The fringes of some coral colonies had already started dying. Some smaller colonies showed signs of stress, divers found. And despite being months into coral’s summer spawning season, no baby coral were found. Sediment had also buried the bases of sponges, causing them to break off and die.

Inspectors also discovered that large boulders placed in the channel to provide places for young coral to grow as part of a mitigation effort had crushed existing coral and sponges when they were dropped.

An artificial reef created to hold coral transplanted from the channel was dusted with a layer of sediment. Water had become so thick with silt and clay that it created “anoxic conditions” in which very little oxygen reached the bay bottom.

Great Lakes Dredge and Dock, which is performing the work, did not respond to an email request for comment.

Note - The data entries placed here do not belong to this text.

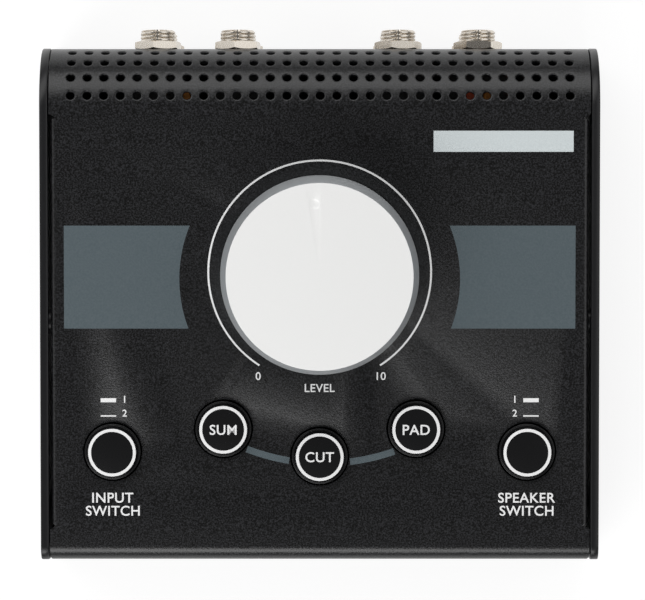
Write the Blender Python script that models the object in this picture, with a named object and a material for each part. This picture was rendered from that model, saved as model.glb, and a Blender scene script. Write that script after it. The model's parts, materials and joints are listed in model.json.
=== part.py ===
"""Studio monitor controller: a sloped desktop box with a large volume knob.

Frame: +X right, +Y to the rear, +Z up, origin on the table under the middle of the
bounding box. The user sits on the -Y side. Lengths are in metres.
"""

import math

import bmesh
import bpy
from mathutils import Matrix, Vector

MM = 0.001

# Clearances
SEAT_GAP = 0.3 * MM          # between pieces that touch on the real object
OVERRUN = 1.0 * MM           # how far a cutter runs past what it cuts

# How many flat sides round shapes get, and where shading turns sharp
KNOB_SEGMENTS = 40
HOLE_SEGMENTS = 24           # button holes
BUTTON_SEGMENTS = 20         # caps and feet
ROUND_SEGMENTS = 16
SMALL_SEGMENTS = 12          # shafts, bores and screws
PIN_SEGMENTS = 8
SHARP_ANGLE = math.radians(35)

# Case
CASE_WIDTH = 150.0 * MM      # over both cheeks
CASE_DEPTH = 138.2 * MM      # cheeks, front to rear
CROWN_HEIGHT = 45.2 * MM     # top of the cover, where the rear shoulder starts
PANEL_SLOPE = math.radians(3.0)
SHOULDER_RADIUS = 15.6 * MM
FRONT_RADIUS = 4.0 * MM
SHEET = 1.2 * MM             # cover and bottom plate
CHEEK_THICKNESS = 2.2 * MM
CHEEK_PROUD = 0.1 * MM       # cheeks stand above the cover by this
CHEEK_EDGE_RADIUS = 0.45 * MM
CHEEK_EDGE_STEPS = 2
SHOULDER_STEPS = 14
FRONT_STEPS = 5

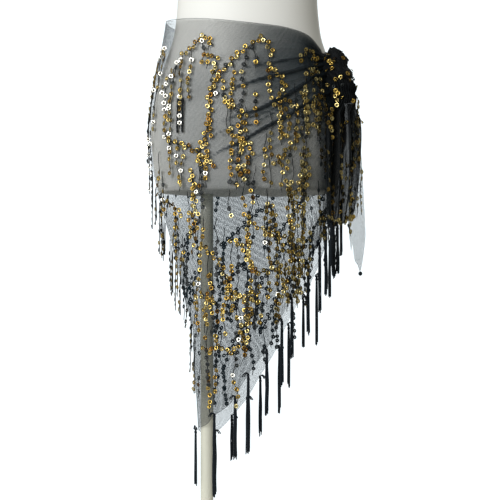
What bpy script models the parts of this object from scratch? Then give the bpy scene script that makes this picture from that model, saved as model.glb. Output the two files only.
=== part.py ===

The dredge will ultimately scoop up about six million cubic yards of bottom from the port’s main shipping channel to make way for new monster ships sailing through the expanded Panama Canal in 2015. Altogether, dredging will consume about seven acres of reef, including five undisturbed acres at the mouth of the channel.

The Corps had originally planned on transplanting only threatened species of coral. But after the Waterkeeper organization and Tropical Audubon sued in 2011, the Corps and Miami-Dade County agreed to transplant coral from more than 16 acres that included any colonies larger than 10 inches, as well as 1,300 measuring between four and 10 inches.

Critics worry monitoring practices, which state inspectors confirmed are not working, will never be enough. State inspectors also say sediment has become so uniform, it may last and cause even more profound damage.

“If the Corps and [Great Lakes Dredge & Dock] can stall, hem and haw long enough, they will get the project done,” said Dan Kipnis, a fishing captain and one of the plaintiffs in the Waterkeeper lawsuit. “We will be left holding the bag as Miami-Dade County ultimately is responsible for the damages and remediation as per the contact agreement between PortMiami and the Corps. Something is definitely wrong with this system.”

Port officials did not respond to a request for comment by late Tuesday.

As early as April, two months before work started, state officials noted violations on how work is monitored and offered the Corps assistance. Those violations remain, Irwin said, but the two agencies are working to resolve them. One simple solution being worked out will put divers with rulers in the water to measure the sediment rather than rely on complicated devices, she explained.

“It’s very simple, straightforward and quick to do,” she said.